** DATASET ROWS **
------------------------------------------------
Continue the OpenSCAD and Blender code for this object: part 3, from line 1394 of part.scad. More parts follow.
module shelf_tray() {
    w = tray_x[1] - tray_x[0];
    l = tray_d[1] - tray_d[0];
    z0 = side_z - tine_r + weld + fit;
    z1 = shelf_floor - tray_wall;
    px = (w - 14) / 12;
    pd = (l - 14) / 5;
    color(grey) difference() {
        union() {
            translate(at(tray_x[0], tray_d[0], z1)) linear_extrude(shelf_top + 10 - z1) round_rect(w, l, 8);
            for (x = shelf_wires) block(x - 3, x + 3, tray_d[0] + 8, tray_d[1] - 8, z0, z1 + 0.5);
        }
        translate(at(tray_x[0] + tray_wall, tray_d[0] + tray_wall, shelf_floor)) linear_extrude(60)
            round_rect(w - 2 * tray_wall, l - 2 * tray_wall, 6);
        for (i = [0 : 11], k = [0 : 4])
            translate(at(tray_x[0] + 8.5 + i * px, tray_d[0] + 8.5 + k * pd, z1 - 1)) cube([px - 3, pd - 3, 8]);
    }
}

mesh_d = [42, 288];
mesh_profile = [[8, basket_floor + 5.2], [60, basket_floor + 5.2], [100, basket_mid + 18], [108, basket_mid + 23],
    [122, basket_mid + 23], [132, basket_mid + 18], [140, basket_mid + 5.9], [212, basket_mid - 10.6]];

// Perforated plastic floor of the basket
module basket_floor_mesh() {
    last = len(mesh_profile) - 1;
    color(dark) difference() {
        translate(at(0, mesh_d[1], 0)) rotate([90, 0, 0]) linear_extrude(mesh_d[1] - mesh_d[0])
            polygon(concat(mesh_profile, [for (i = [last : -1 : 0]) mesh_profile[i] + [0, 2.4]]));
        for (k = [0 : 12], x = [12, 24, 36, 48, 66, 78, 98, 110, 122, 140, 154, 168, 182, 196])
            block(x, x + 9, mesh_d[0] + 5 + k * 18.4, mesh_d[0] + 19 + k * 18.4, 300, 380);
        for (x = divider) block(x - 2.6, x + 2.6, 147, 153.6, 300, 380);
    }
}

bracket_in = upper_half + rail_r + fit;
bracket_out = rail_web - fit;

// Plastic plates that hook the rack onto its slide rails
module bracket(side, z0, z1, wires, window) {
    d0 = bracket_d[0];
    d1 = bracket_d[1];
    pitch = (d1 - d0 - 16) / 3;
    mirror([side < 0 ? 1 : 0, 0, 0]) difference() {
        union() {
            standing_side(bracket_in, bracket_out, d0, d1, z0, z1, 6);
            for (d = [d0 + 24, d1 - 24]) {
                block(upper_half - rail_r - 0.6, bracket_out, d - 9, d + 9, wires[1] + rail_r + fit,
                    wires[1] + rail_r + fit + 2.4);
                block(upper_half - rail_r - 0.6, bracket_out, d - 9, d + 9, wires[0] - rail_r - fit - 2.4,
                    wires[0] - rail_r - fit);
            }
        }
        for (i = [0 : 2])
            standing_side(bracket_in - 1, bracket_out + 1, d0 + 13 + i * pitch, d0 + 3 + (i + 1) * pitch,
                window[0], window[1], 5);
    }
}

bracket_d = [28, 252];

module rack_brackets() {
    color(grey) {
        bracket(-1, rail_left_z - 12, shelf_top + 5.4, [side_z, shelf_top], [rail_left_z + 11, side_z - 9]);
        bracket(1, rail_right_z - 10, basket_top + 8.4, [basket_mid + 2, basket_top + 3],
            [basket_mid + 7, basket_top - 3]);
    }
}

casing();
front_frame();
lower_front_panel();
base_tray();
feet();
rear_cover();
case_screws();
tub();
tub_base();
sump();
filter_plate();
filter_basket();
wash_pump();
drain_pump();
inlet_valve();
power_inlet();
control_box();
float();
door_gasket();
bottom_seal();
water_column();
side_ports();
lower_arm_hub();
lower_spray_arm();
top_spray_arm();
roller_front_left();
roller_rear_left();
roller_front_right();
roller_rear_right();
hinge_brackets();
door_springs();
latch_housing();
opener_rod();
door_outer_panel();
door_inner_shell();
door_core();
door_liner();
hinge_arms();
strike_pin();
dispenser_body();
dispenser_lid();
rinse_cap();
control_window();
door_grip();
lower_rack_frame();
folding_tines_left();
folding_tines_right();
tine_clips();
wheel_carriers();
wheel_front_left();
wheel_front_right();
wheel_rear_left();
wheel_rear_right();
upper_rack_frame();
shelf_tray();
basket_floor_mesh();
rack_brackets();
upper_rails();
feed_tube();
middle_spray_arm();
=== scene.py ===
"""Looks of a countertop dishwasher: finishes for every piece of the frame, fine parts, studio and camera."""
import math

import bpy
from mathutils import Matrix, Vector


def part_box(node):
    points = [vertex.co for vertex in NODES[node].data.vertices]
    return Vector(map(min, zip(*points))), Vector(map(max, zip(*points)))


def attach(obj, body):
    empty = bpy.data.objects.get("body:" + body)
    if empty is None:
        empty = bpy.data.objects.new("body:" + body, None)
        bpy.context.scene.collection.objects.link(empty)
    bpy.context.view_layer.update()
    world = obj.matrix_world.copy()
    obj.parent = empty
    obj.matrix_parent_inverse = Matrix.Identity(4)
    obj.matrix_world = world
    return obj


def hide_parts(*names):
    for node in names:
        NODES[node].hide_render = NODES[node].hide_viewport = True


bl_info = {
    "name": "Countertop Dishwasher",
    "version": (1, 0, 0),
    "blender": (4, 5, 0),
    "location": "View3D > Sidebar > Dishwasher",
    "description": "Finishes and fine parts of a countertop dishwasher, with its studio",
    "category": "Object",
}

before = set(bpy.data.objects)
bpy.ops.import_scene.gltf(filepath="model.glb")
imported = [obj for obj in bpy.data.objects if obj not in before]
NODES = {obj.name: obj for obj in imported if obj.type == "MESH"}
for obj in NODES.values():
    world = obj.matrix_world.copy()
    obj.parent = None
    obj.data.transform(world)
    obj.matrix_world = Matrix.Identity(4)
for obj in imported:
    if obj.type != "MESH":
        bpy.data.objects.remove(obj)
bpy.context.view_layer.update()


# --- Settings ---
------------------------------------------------
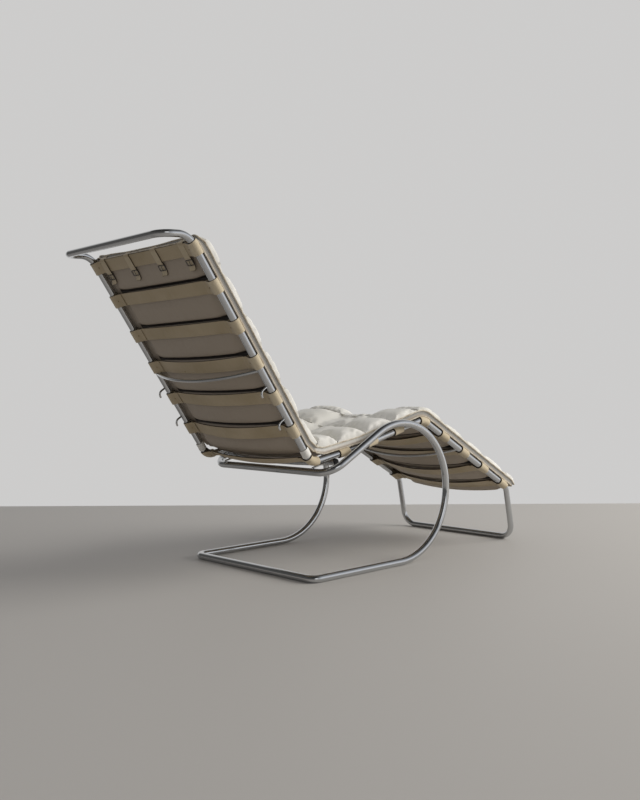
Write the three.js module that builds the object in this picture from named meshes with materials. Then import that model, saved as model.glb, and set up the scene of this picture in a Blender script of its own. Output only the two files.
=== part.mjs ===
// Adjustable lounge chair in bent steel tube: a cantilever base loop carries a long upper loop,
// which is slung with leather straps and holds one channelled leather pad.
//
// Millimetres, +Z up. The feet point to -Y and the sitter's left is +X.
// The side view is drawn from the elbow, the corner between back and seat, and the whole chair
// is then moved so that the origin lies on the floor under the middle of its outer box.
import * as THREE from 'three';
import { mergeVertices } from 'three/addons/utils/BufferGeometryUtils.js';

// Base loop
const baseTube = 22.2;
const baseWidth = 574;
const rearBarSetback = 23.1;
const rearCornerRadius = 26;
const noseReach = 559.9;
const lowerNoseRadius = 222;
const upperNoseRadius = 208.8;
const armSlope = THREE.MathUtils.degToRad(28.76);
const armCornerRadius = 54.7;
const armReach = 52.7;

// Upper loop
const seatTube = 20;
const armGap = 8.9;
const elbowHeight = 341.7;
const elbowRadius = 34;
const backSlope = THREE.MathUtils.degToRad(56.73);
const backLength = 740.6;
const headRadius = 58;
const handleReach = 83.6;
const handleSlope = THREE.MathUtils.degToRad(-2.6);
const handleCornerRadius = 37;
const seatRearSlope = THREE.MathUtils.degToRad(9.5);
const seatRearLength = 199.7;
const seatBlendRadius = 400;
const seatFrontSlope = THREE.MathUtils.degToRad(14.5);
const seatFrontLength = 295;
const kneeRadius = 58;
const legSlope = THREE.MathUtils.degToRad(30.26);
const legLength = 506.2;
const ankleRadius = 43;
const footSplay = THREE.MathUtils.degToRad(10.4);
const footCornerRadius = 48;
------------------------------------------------
** EXERCISE DETAILS **
Among the entries above, find the line with "wheel_rear_right();" and the line with "for node in"; give again exactly these two lines and all lines between them.

** SOLUTION TO THE PROBLEM **
wheel_rear_right();
upper_rack_frame();
shelf_tray();
basket_floor_mesh();
rack_brackets();
upper_rails();
feed_tube();
middle_spray_arm();
=== scene.py ===
"""Looks of a countertop dishwasher: finishes for every piece of the frame, fine parts, studio and camera."""
import math

import bpy
from mathutils import Matrix, Vector


def part_box(node):
    points = [vertex.co for vertex in NODES[node].data.vertices]
    return Vector(map(min, zip(*points))), Vector(map(max, zip(*points)))


def attach(obj, body):
    empty = bpy.data.objects.get("body:" + body)
    if empty is None:
        empty = bpy.data.objects.new("body:" + body, None)
        bpy.context.scene.collection.objects.link(empty)
    bpy.context.view_layer.update()
    world = obj.matrix_world.copy()
    obj.parent = empty
    obj.matrix_parent_inverse = Matrix.Identity(4)
    obj.matrix_world = world
    return obj


def hide_parts(*names):
    for node in names:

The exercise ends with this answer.